Wednesday, October 31, 2007

"The Baby Business" - Deborah L. Spar



"How Money, Science, And Politics Drive the Commerce of Conception"

I truly believe reproduction is going to be one of the most important political issues of the next century. You only have to look at abortion being discussed back and forth, to realize that women's reproductive rights are far from being a settled issue.

Spar's "The Baby Business" is fascinating stuff even for those, like me, who are severely impaired when it comes to economics. The author is a professor at Harvard, but the book keeps away from pie charts and complicated theories.

There are however, many facts that everyone can understand: 12 thousand dollars per round of IVF (usually amounts to 60-100 thousand dollars before the couple gives birth); 4500 dollars for an egg (on average, since it can go much higher than that); 300 for sperm; and, on average, 25 thousand dollars for an international adoption.

These numbers relate to the american market, and there are some countries who provide assisted reproduction as part of the national health program. Still, it is staggering.

The aim of Spar's book is to show clearly that reproduction is a business, and for many clinics, pharmaceutical companies and adoption agencies it is a very big business. Prospective parents don't of course, view themselves as consumers, anymore than society considers babies a product, and yet, there is no doubt that infertility, or the need for a child, created a market, and a fast growing one, at that.

And where there is demand...

Western society has been consistently looking the other way while the reproduction business regulates itself in the absence of legislation, and the result, for now, is a society where the wealthy can use every kind of technology to have babies (and when that fails, adopt one), while poor women are unable to control their own reproduction.

Spar makes a strong case regarding the economy, and resolutely keeps away from the ethics. What she wants is a political eye and hand involved in this (especially in the U.S.A.) un-regulated market.

But there is much in "The Baby Business" that will have the reader keeping his/her own moral score - it is impossible not to.

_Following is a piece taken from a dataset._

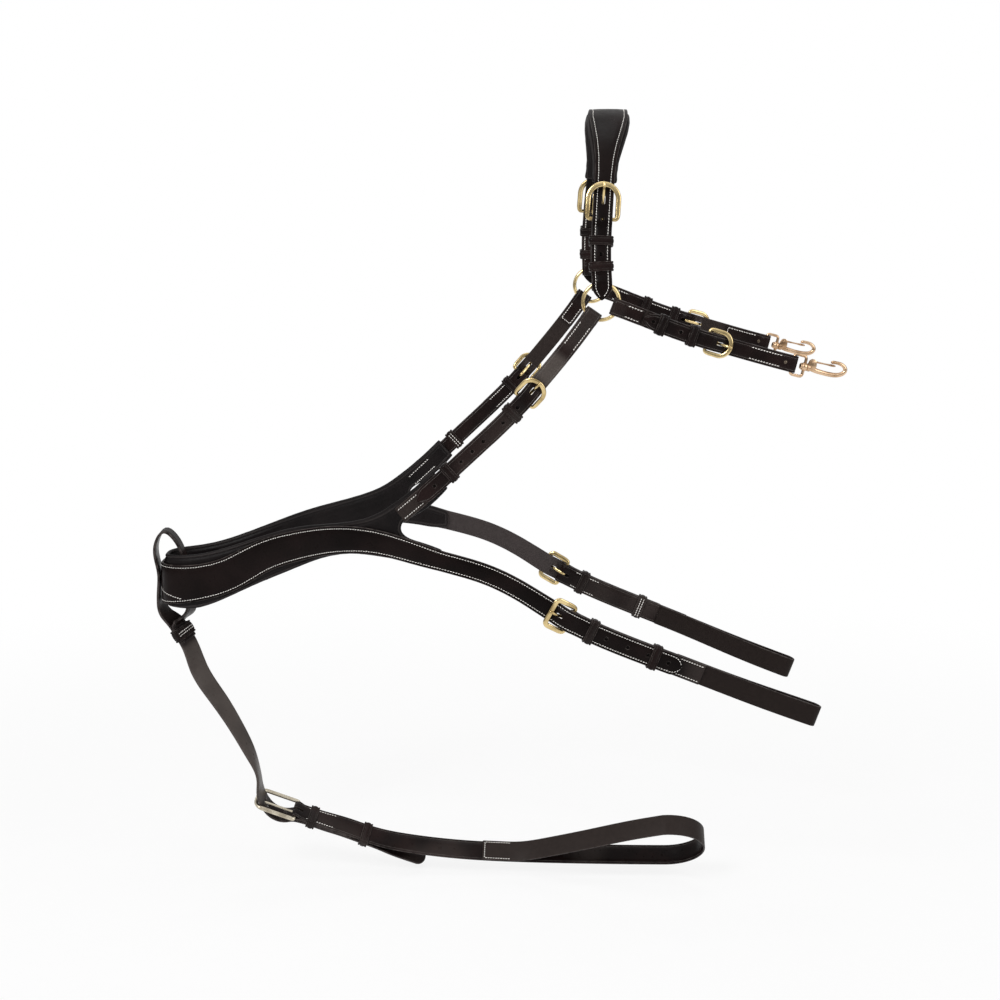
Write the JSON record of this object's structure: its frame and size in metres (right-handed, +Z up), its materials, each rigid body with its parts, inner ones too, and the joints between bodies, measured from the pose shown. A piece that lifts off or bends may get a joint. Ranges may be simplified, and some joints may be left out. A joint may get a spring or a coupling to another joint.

I was especially surprised at finding out that in America, black women of modest means, are often employed as surrogates for white couples. The reason? The different ethnicity of the baby, would make it harder for the surrogate to establish her rights in regard to the child in court.

International adoption is an even harder subject to tackle, but one that I suspect will come under harder political scrutiny faster than IVF or other "technological" reproduction techniques. For how can we be sure that the mothers of these babies where not put under pressure to give them up for adoption (in Guatemala (2) the subject has already been raised)? If they are indeed orphans in need of good homes why do the prospective parents pay 25 thousand dollars? Who receives this money? Can we be sure we are not creating a market that will try its hardest to survive, and even thrive?

Are we creating a society where the poor will be reproductive machines for the rich: egg and sperm donors, surrogate wombs, biological parents? Where only the wealthy will be able to benefit from genetic advances that can predict which life-threatening diseases (and even physical traits)a certain embryo possesses?

Debora Spar does not provide answers to these moral questions but does, rightly, insist that we are keeping from looking to closely at "The Baby Business" at our own peril.

1 comment:

Anonymous said...

I donated eggs in 1996 while working as an RN. I was 25 years old. I ended up with severe ovarian hyperstimulation syndrome, hospitalized for 8 days, and had 5 surgeries to fix the damage, including a total hysterectomy. I had pelvic pain for years and missed months of work. It was not worth the money I received! Women, please be careful.